Finite-source attributes of 39 M 3.9 to 5.5 Ridgecrest, California earthquakes

Haoran Meng

University of California, San Diego

speaker
Date & Time
Location
Online-only seminar via Microsoft Teams
Host
Jeffrey McGuire
Summary

Resolving earthquake rupture processes is essential for understanding earthquake physics and determining seismic hazards. However, it remains challenging to directly solve the finite-source attributes of moderate and small earthquakes; rupture processes of such events are traditionally resolved using spectral methods in the frequency domain. In this study, we apply a time-domain approach that makes minimal assumptions to estimate the second-degree seismic moments of 39 M 3.9 to 5.5 earthquakes from the 2019 Ridgecrest, California sequence.
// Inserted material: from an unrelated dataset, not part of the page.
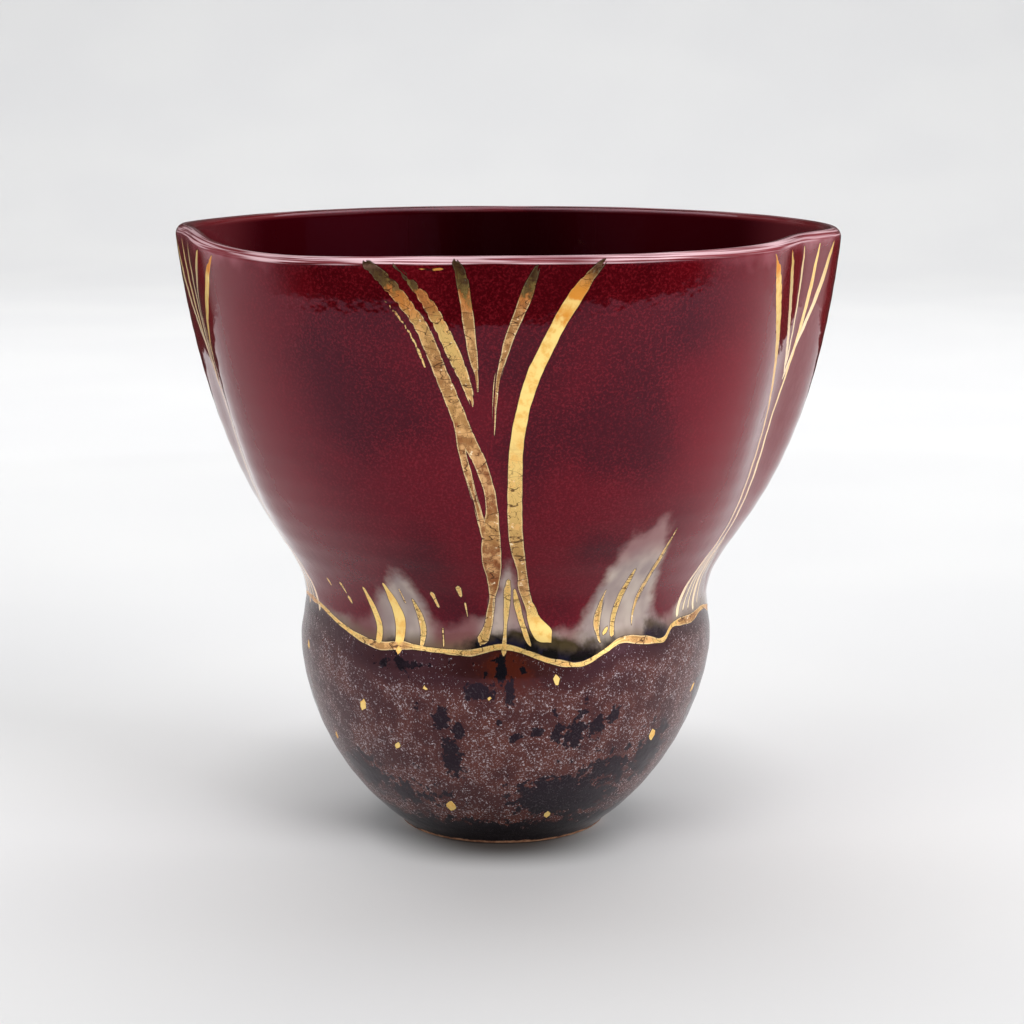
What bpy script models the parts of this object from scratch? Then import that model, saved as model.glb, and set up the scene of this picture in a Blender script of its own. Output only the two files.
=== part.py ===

The second moments can characterize earthquake finite-source attributes, including the rupture length, width, duration, velocity, and directivity. We also quantify the finite-source model uncertainties by examining both model assumptions and data imperfections. These evaluations show that our second moments method can robustly resolve the earthquake rupture length and duration. The rupture width, velocity, and directivity ratio may suffer uncertainties when the network configuration is less optimal. The resolved finite-source attributes of the 39 earthquakes show no clear spatial patterns. Most of these earthquakes ruptured bilaterally with a median scaled rupture-speed of 69% of the local shear-wave speed. On average, the rupture length is 3.0 times the rupture width, deviating away from a circular crack. With the kinematic attributes, we compute the earthquake static stress-drop and obtained a median stress-drop estimate of 35.2 MPa with a median lower bound of 1.8 MPa assuming an elliptical crack model. We show that model assumptions can lead to up to two orders of magnitude differences in the stress-drop estimates for the same earthquakes with the same set of measurements.